One employment workshop that she led was dedicated to helping students identify exploitation, discrimination, and harassment in the workplace.
“That’s a workshop that we noticed a lot of students were like, ‘Oh my gosh, I’m a student worker, and these are things that we’re experiencing right now,’” Green said. “When you have a workforce that is not informed or educated on certain topics, it leads to, unfortunately, abuse of power. We are trying to regulate that sense of unknowing.”
To Galang, the recent resurgence in student labor organizing is unique because students have begun to collaborate with peers on other college campuses more than ever before.
“I’m very excited about the fact that students are working across campuses,” Galang said. “Not just between UC campuses, not just between organizations that exist on multiple campuses, but across campuses at large. … I’m excited that people are willing to organize at levels we haven’t seen since maybe the ‘60s.”
This cross-campus collaboration is exemplified by the return of the Student Labor Organizing Conference. This past August, AFSCME organizing interns like third-year UCSD student Liah Morales helped revive the Student Labor Organizing Conference, which had been dormant since around 2019. Through panels and workshops about the nuances of organized labor, the conference brought together students across the UC and educated them about the labor movement.
“It was so rewarding getting to see so many students from all of the different campuses that were passionate about the same issues that I was passionate about,” Morales said. “Just getting to meet more like-minded students was really motivating, I think, and I got to meet so many cool organizers as well.”
Morales is also a member of SPARk, formerly known as the Radical Planning Collective, a student organization established in Fall 2025 to teach UCSD students about collective action. Inspired by the work of organizations like UCLA’s Student Labor Advocacy Project, SPARk strives to be a source of political education and union activism through regular teach-ins and this year’s student-run “dis-orientation tours” of campus. Morales shared that SPARk plans to host similar large-scale events in the upcoming year, including an anti-imperialism teach-in series.
According to Morales and Galang, the University’s suppression of students’ free speech has stifled organizing efforts on campus over the past two years. This has proven to be one of the biggest roadblocks for student organizers.
Galang spoke on the impact that the 2024 Gaza Solidarity Encampment and its subsequent police raid had on the UCSD community.
“People had a vision of a university that was willing to protect speech, willing to protect action, willing to protect assembly — and that is very quickly being eroded,” Galang said. In addition to strengthened “Time, Place, Manner” policies, he says the University’s willingness to suppress student voices has left a lasting air of unease for future labor organizing efforts on campus.
Morales shared that although labor organizing is a lot of work to tackle alongside classes, it has proven to be one of the most life-changing experiences of her college career.
“It has definitely made college much more of a rewarding experience,” she said. “It’s no longer just about getting a degree and graduating, you know? I want to build longevity in the projects and campaigns that I’m currently in, and that’s invested me to really stay around even after I graduate. That’s probably one of the biggest shifts — this isn’t just school to me anymore.”
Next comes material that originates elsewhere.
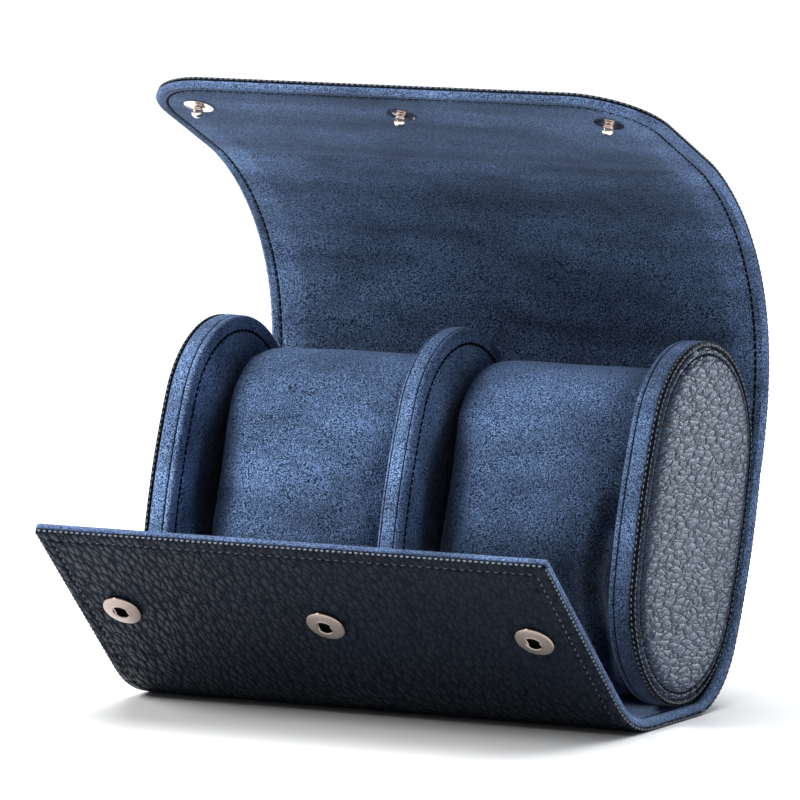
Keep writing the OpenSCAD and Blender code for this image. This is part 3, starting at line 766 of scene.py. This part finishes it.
# short loose fibres that stand out along the rolled edge
rng = np.random.default_rng(11)
pts = outline(0.0)
seg = np.hypot(*np.diff(pts, axis=0).T)
cum = np.concatenate([[0], np.cumsum(seg)])
V, F, S = [], [], []
for k in range(5600):
    m = rng.uniform(0, cum[-1])
    i = min(int(np.searchsorted(cum, m)), len(pts) - 1)
    a, b = pts[i - 1], pts[i]
    d = (b - a) / max(np.hypot(*(b - a)), 1e-9)
    q = a + d * (m - cum[i - 1])
    out = np.array([d[1], -d[0]])
    if out @ (q - np.array([0, S_END / 2])) < 0:
        out = -out
    t = rng.uniform(0.45, 1.85)
    ang, rise, ln = rng.normal(0, 0.7), rng.normal(0, 0.5), rng.uniform(0.35, 0.8)
    base = q - out * 0.25
    tip = q + out * (ln * math.cos(ang) - 0.15) + d * ln * math.sin(ang)
    n = len(V)
    w = d * 0.07
    V += [(*(base - w), t), (*(base + w), t), (*tip, t + 0.5 * rise)]
    F.append((n, n + 1, n + 2))
    S.append(q[1])
split("edge_fibre", V, F, np.array(S), SUEDE_EDGE, 0)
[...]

Morales added that one of her biggest pieces of advice for students interested in labor organizing is to bring a friend and to discover the joy in collective action. Whether they stay for a full day or only 30 minutes, out on the picket line, students and community members dance, sing, chant, share food and music, and engage in lively conversation. Galang, Green, and Morales all agree that labor organizing, while being a life-saving necessity for many workers, also serves to break down barriers and build strong relationships between UCSD students and its less visible surrounding community of workers that keep the University running.
“As my director says at the Labor Center, organizing is baptism through fire,” Galang laughed. “You get thrown into it. The work of it is very dynamic; the work of it is very unpredictable. But the work of it is so rewarding because you are literally changing the world. You’re changing what the conditions look like for communities throughout San Diego.”